**Challenge**: Look below. Copy each line that has "axes" in it.

________________

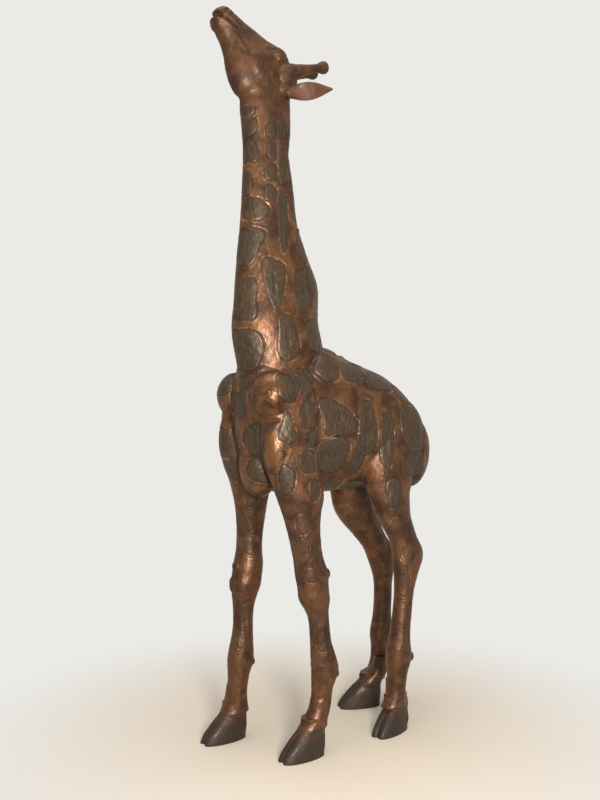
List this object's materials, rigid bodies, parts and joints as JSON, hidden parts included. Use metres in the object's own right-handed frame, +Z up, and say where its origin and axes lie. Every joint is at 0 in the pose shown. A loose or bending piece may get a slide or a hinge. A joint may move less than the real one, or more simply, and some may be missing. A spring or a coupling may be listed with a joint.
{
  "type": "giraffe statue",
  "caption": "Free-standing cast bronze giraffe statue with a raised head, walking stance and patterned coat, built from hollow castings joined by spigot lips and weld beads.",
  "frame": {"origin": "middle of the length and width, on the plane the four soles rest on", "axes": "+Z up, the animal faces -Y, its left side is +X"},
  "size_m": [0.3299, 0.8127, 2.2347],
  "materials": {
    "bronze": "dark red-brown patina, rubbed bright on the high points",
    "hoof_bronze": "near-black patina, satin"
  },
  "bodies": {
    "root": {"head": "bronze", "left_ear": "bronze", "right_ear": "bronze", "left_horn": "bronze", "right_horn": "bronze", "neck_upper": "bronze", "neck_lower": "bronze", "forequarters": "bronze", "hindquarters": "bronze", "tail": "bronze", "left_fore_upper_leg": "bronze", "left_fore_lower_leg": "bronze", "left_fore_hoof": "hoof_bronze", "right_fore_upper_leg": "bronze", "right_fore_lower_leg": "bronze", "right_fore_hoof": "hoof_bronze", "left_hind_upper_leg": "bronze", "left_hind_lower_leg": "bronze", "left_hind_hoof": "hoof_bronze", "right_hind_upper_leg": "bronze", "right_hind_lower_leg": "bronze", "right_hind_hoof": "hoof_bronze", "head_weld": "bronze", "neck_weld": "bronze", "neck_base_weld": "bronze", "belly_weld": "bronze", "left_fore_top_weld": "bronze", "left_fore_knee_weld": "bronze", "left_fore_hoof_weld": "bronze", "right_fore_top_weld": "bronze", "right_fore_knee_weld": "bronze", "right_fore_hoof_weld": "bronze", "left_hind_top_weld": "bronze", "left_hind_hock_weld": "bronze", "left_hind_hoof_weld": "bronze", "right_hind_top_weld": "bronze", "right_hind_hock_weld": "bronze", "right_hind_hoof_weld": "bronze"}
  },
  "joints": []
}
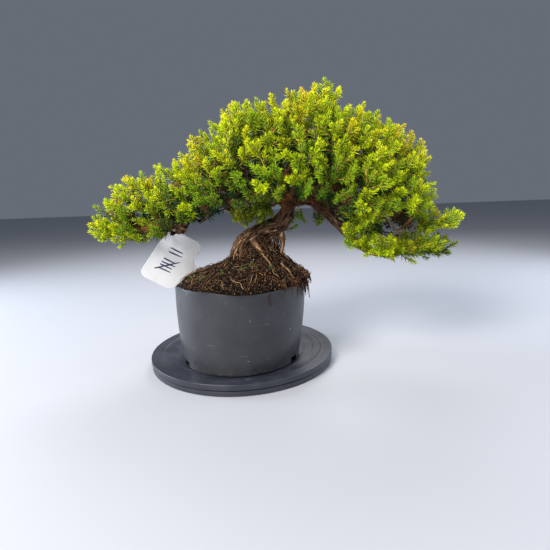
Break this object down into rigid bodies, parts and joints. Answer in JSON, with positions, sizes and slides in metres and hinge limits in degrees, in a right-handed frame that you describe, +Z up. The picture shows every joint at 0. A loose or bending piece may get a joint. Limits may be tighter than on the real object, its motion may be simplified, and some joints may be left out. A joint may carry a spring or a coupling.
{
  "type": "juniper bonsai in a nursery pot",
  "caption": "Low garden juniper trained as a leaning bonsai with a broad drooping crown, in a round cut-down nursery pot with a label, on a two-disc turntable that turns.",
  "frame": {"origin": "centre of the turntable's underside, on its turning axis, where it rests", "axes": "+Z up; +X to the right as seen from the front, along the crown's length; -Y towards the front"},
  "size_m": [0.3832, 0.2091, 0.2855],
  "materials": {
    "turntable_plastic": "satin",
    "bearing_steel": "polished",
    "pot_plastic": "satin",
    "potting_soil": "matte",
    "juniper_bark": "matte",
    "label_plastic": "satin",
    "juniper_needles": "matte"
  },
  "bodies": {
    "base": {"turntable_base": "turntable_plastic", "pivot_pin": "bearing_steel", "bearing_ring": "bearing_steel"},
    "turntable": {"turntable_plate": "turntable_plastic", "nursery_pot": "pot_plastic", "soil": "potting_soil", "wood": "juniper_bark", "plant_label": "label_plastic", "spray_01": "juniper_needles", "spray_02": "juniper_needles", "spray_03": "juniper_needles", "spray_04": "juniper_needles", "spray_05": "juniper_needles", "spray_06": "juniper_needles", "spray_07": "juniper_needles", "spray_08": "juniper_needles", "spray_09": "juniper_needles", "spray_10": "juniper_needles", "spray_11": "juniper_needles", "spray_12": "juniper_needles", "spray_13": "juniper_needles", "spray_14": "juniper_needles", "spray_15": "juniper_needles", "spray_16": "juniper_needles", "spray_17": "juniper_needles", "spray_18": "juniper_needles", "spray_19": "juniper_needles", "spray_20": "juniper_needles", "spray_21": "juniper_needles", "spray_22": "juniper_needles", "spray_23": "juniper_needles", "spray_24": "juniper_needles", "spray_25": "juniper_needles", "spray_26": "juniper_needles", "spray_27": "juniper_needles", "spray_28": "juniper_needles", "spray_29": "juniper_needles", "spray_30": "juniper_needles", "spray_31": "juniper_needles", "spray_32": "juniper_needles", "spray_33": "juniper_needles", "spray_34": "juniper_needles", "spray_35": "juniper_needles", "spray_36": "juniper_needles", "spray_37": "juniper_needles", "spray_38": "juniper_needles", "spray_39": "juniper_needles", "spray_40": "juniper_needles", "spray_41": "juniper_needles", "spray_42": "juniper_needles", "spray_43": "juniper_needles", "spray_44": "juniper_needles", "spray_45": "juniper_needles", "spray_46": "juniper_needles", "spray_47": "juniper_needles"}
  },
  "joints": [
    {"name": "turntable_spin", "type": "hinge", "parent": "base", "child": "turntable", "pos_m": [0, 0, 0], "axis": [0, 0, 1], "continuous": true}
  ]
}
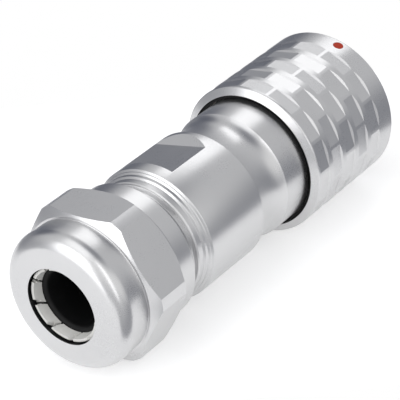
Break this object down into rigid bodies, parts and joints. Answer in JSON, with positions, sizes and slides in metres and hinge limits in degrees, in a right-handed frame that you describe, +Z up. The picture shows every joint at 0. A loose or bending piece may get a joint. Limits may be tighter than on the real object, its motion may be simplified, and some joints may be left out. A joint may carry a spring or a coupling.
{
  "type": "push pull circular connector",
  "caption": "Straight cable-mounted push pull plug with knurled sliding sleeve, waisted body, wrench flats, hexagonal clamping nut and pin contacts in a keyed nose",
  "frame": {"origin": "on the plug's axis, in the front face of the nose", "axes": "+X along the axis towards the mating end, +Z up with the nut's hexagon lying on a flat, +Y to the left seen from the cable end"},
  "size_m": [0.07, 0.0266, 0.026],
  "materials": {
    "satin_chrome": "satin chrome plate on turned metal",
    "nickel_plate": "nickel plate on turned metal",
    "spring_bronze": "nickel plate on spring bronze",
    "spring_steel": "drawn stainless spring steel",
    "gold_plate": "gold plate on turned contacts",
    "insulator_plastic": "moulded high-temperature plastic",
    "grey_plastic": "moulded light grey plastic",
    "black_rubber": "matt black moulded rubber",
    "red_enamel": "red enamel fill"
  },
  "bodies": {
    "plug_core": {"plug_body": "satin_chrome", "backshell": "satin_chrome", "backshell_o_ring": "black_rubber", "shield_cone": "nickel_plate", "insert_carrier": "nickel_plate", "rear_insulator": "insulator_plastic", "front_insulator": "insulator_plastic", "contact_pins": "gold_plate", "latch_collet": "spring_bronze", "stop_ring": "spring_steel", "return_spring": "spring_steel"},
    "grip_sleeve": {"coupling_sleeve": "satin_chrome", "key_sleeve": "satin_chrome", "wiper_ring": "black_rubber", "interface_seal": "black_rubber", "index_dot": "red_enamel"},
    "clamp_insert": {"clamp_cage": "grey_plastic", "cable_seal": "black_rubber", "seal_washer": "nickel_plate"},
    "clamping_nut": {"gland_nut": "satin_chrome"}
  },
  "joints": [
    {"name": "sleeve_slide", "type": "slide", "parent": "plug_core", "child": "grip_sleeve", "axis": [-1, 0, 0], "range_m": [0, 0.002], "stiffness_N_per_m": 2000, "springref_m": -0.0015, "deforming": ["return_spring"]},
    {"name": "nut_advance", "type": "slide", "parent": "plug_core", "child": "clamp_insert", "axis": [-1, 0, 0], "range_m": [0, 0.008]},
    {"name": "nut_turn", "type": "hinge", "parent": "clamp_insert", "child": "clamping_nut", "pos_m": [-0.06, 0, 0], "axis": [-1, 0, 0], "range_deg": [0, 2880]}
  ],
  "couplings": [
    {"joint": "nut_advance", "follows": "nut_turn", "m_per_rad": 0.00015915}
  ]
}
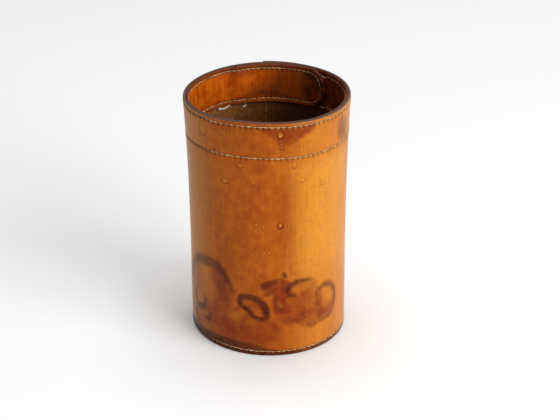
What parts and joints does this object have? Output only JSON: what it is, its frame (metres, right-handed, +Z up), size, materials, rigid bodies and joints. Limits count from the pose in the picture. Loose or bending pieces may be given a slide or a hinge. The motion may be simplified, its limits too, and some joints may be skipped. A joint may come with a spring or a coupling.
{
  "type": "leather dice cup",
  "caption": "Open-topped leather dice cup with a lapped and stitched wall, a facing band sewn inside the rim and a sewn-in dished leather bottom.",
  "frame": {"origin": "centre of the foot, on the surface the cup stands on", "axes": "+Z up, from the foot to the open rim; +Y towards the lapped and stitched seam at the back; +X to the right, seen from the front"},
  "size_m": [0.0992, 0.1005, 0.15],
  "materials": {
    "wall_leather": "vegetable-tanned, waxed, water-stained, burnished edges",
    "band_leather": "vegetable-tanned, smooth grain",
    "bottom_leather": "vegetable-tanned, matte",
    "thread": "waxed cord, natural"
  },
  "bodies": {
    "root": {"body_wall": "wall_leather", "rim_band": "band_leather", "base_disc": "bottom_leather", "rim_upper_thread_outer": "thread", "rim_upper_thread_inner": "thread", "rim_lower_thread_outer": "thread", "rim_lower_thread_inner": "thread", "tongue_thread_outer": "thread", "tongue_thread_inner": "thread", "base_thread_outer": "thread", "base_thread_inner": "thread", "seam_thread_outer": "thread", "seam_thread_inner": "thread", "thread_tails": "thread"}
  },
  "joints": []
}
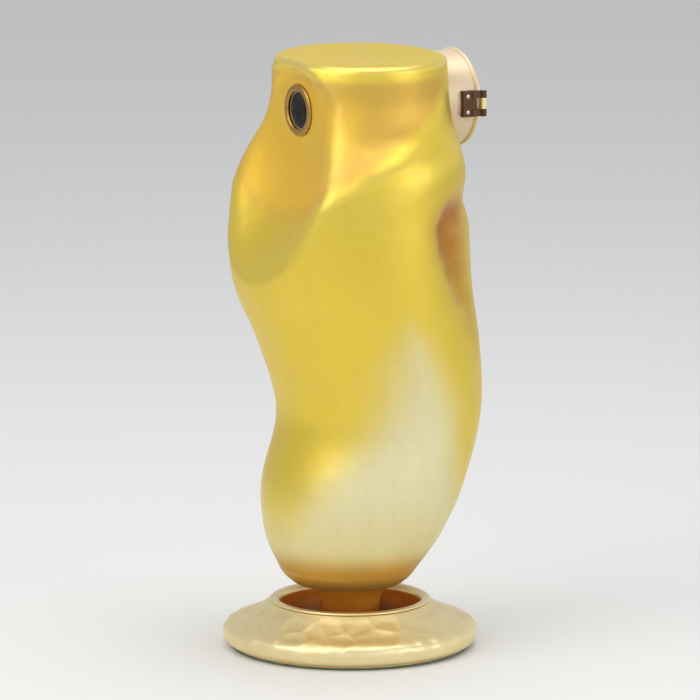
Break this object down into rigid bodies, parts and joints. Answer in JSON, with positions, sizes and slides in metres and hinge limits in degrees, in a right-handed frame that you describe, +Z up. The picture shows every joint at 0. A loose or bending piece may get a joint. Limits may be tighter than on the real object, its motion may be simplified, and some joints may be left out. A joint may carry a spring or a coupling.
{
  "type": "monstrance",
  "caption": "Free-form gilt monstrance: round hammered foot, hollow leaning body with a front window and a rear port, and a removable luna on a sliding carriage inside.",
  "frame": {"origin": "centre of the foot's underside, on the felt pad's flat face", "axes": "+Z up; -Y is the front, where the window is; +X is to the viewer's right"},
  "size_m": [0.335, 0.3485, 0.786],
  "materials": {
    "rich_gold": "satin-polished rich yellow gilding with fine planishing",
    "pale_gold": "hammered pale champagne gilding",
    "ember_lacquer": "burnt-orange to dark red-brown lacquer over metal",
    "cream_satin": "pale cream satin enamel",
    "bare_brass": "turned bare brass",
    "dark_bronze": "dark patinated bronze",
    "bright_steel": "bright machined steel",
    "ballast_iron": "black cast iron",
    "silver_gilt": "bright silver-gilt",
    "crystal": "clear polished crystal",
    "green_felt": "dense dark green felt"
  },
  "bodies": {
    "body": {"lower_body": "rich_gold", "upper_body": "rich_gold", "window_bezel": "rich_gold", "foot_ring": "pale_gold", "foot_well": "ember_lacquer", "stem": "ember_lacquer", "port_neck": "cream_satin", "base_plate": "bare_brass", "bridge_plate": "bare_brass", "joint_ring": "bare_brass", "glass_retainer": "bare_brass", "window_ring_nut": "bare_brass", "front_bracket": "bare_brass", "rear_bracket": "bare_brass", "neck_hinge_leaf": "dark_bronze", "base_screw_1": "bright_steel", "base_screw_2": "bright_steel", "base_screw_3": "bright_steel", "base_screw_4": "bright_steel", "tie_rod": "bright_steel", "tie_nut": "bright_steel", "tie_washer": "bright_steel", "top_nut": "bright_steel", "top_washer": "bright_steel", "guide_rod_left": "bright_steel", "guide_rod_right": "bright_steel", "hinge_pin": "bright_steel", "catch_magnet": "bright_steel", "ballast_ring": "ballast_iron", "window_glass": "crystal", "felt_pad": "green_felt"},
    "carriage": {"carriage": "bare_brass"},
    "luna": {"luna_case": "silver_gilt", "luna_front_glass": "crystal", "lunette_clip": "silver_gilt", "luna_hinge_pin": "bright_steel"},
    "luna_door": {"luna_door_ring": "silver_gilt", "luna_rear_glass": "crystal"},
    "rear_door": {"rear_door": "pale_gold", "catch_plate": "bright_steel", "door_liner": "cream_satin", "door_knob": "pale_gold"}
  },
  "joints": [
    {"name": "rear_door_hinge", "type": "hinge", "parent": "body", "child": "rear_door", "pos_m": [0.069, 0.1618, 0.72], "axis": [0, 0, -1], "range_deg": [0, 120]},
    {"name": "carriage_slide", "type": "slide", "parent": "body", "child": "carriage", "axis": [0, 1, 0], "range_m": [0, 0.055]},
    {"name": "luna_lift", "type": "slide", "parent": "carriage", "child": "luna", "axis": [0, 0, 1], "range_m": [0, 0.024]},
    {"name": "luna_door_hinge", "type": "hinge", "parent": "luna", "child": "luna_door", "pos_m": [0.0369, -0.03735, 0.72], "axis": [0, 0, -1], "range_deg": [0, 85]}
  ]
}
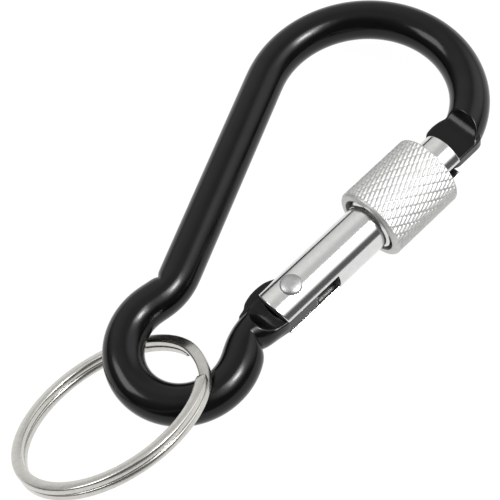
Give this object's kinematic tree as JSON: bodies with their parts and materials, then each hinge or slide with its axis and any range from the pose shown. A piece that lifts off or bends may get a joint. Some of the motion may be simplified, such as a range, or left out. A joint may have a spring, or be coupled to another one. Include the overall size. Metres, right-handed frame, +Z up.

________________

**Exercise output**:
List this object's materials, rigid bodies, parts and joints as JSON, hidden parts included. Use metres in the object's own right-handed frame, +Z up, and say where its origin and axes lie. Every joint is at 0 in the pose shown. A loose or bending piece may get a slide or a hinge. A joint may move less than the real one, or more simply, and some may be missing. A spring or a coupling may be listed with a joint.
  "frame": {"origin": "middle of the length and width, on the plane the four soles rest on", "axes": "+Z up, the animal faces -Y, its left side is +X"},
  "frame": {"origin": "centre of the turntable's underside, on its turning axis, where it rests", "axes": "+Z up; +X to the right as seen from the front, along the crown's length; -Y towards the front"},
  "frame": {"origin": "on the plug's axis, in the front face of the nose", "axes": "+X along the axis towards the mating end, +Z up with the nut's hexagon lying on a flat, +Y to the left seen from the cable end"},
  "frame": {"origin": "centre of the foot, on the surface the cup stands on", "axes": "+Z up, from the foot to the open rim; +Y towards the lapped and stitched seam at the back; +X to the right, seen from the front"},
  "frame": {"origin": "centre of the foot's underside, on the felt pad's flat face", "axes": "+Z up; -Y is the front, where the window is; +X is to the viewer's right"},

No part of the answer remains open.